Light rail station in Hillsboro, Oregon, U.S.

Washington/Southeast 12th Avenue is a light rail station on the MAX Blue Line in Hillsboro, Oregon. Hillsboro's West Precinct is near the station. Opened in 1998, it is the 17th stop westbound on the Westside MAX, and the last eastbound stop prior to crossing the Main Street Bridge. This is the last stop westbound to be on a grade-separated right-of-way. One block west of here, trains enter the median of Washington Avenue to run through downtown Hillsboro. Traveling eastbound, this is the final station to be served only by the Blue Line until the East 102nd Avenue station.

==History==
Construction of the Westside MAX project began in 1994, and on September 12, 1998, the station opened along with the rest of the Westside MAX line. In March 2011, TriMet received a federal grant to pay for the installation of security cameras at the station.

==Amenities==
It is located at the eastern end of Washington Street at 12th Avenue. At this location westbound trains begin operating in the middle of Washington Street on tracks embedded in the pavement.
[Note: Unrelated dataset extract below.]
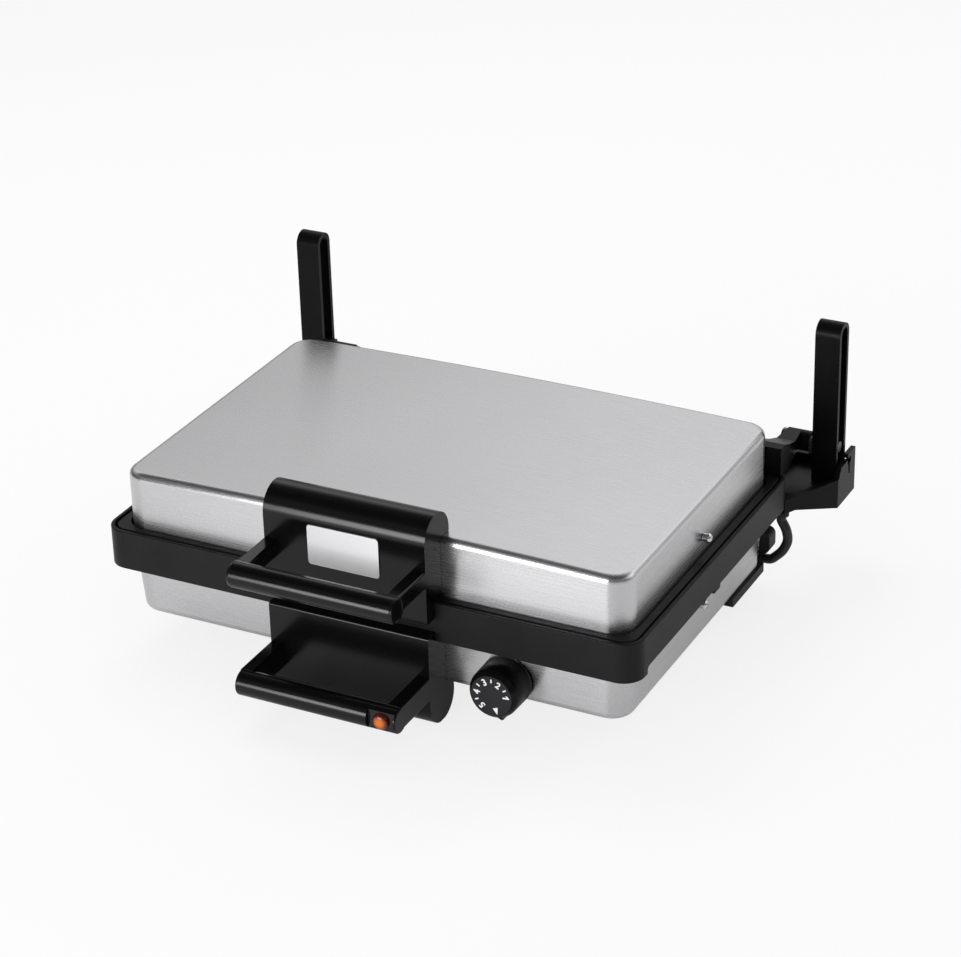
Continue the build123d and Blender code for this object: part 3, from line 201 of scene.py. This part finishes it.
def textured_black(name, colour, rough, grain, depth, specular=0.5):
    """Paint or moulding with a fine leather grain."""
    mat, tree, shader = new_material(name)
    leather = noise(tree, grain, rough=0.55)
    tint(tree, shader, noise(tree, BLACK_PATCHES, detail=2.0), colour, low=0.8, high=1.25)
    tree.links.new(spread(tree, leather, rough - 0.06, rough + 0.08), shader.inputs["Roughness"])
    shader.inputs["Specular IOR Level"].default_value = specular
    bump(tree, shader, leather, strength=0.5, distance=depth)
    return mat


PLASTIC_FLOW = (40.0, 160.0, 160.0)
PLASTIC_DUST = 2600.0


def gloss_black(name, colour, rough, specular):
    """Moulded gloss plastic with a trace of flow and dust in its polish."""
    mat, tree, shader = new_material(name)
    flow = noise(tree, PLASTIC_FLOW, detail=2.0)
    dust = noise(tree, PLASTIC_DUST, detail=1.0)
    tint(tree, shader, flow, colour, low=0.85, high=1.2)
    tree.links.new(spread(tree, dust, rough, rough + 0.05, start=0.35, end=0.75), shader.inputs["Roughness"])
    shader.inputs["Specular IOR Level"].default_value = specular
    bump(tree, shader, flow, strength=0.06, distance=0.2 * MM)
    return mat


METAL_GRAIN = 900.0
METAL_STAINS = 50.0


def plain_metal(name, colour, rough):
    """Bright or dull metal with a fine turned grain."""
    mat, tree, shader = new_material(name)
    grain = noise(tree, METAL_GRAIN, detail=2.0)
    tint(tree, shader, noise(tree, METAL_STAINS), colour, low=0.85, high=1.0)
    tree.links.new(spread(tree, grain, rough - 0.05, rough + 0.1), shader.inputs["Roughness"])
    shader.inputs["Metallic"].default_value = 1.0
    bump(tree, shader, grain, strength=0.1, distance=0.05 * MM)
    return mat


COAT_SPECKLE = 1500.0
COAT_WEAR = 30.0
COAT_DARK = (0.02, 0.02, 0.021)
COAT_WORN = (0.05, 0.048, 0.046)


def coated_plate(name):
    """A cast plate with a dark non-stick coat, a little speckled and worn."""
    mat, tree, shader = new_material(name)
    speckle = noise(tree, COAT_SPECKLE, detail=2.0)
    worn = spread(tree, noise(tree, COAT_WEAR, detail=4.0), 0.0, 1.0)
    tree.links.new(blend_colours(tree, worn, COAT_DARK, COAT_WORN), shader.inputs["Base Color"])
    tree.links.new(spread(tree, speckle, 0.3, 0.48), shader.inputs["Roughness"])
    bump(tree, shader, speckle, strength=0.25, distance=0.08 * MM)
    return mat


# The lens's middle colour is a painted glow, and its rim colour is painted shade.
AMBER_PAINTED_GLOW = (0.72, 0.17, 0.015)
AMBER_PAINTED_RIM_SHADE = (0.06, 0.003, 0.002)
AMBER_SWIRL = 420.0
AMBER_FROM = 0.3
AMBER_TO = 0.85


def amber_lens(name, node):
    """Amber plastic for a round lens along Y, with painted light: a painted glow of orange near its axis, and
    painted shade of dark red round its rim.
    """
    mat, tree, shader = new_material(name)
    low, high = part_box(node)
    radius = (high.z - low.z) / 2
    offset = calculate_vector(tree, "SUBTRACT", place(tree), (low + high) / 2)
    sideways = calculate_vector(tree, "MULTIPLY", offset, (1.0, 0.0, 1.0))
    distance = calculate_vector(tree, "LENGTH", sideways)
    # Painted shade: the colour darkens from the glowing middle out to the rim.
    rim = spread(tree, distance, 0.0, 1.0, AMBER_FROM * radius, AMBER_TO * radius)
    colour = blend_colours(tree, rim, AMBER_PAINTED_GLOW, AMBER_PAINTED_RIM_SHADE)
    swirl = noise(tree, AMBER_SWIRL, detail=2.0)
    tree.links.new(colour, shader.inputs["Base Color"])
    # Painted glow: the lens gives off a faint light in its own colour.
    tree.links.new(colour, shader.inputs["Emission Color"])
    tree.links.new(spread(tree, swirl, 0.04, 0.12), shader.inputs["Roughness"])
    shader.inputs["Emission Strength"].default_value = 0.12
    shader.inputs["Transmission Weight"].default_value = 0.25
    bump(tree, shader, swirl, strength=0.3, distance=0.4 * MM)
    return mat


INK_GRAIN = 3000.0
INK_THIN = (0.72, 0.72, 0.74)
INK_FULL = (0.86, 0.86, 0.88)


def print_white(name):
    """White print, slightly uneven."""
    mat, tree, shader = new_material(name)
    ink = spread(tree, noise(tree, INK_GRAIN, detail=2.0), 0.0, 1.0)
    tree.links.new(blend_colours(tree, ink, INK_THIN, INK_FULL), shader.inputs["Base Color"])
    shader.inputs["Roughness"].default_value = 0.5
    return mat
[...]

There are bike lockers at the station, but there is not a park and ride lot. The Washington Street Station has bus connections to the 47-Baseline/Evergreen bus line.

===Artwork===
The station was designed by OTAK, Inc. and has side platforms, while the artwork theme was selected by artist Linda Haworth. Located in a Hispanic neighborhood, the public art theme is "Sweet Home and the Garden of Life" or "La Casa Dulce y el Jardin de la Vida." The dominant piece of art is a 140 ft tile wall created from over 650 tiles created by area residents. Other artwork includes photographs etched into the glass of the windscreen, birds in a mosaic on benches, and a weather vane that looks like a snow globe as designed by Nate Slusarenko with images of Mount Hood and vehicles. There is also a path colored to resemble carpet, while the planters at the station resemble kettles used for making cheese in the traditional manner.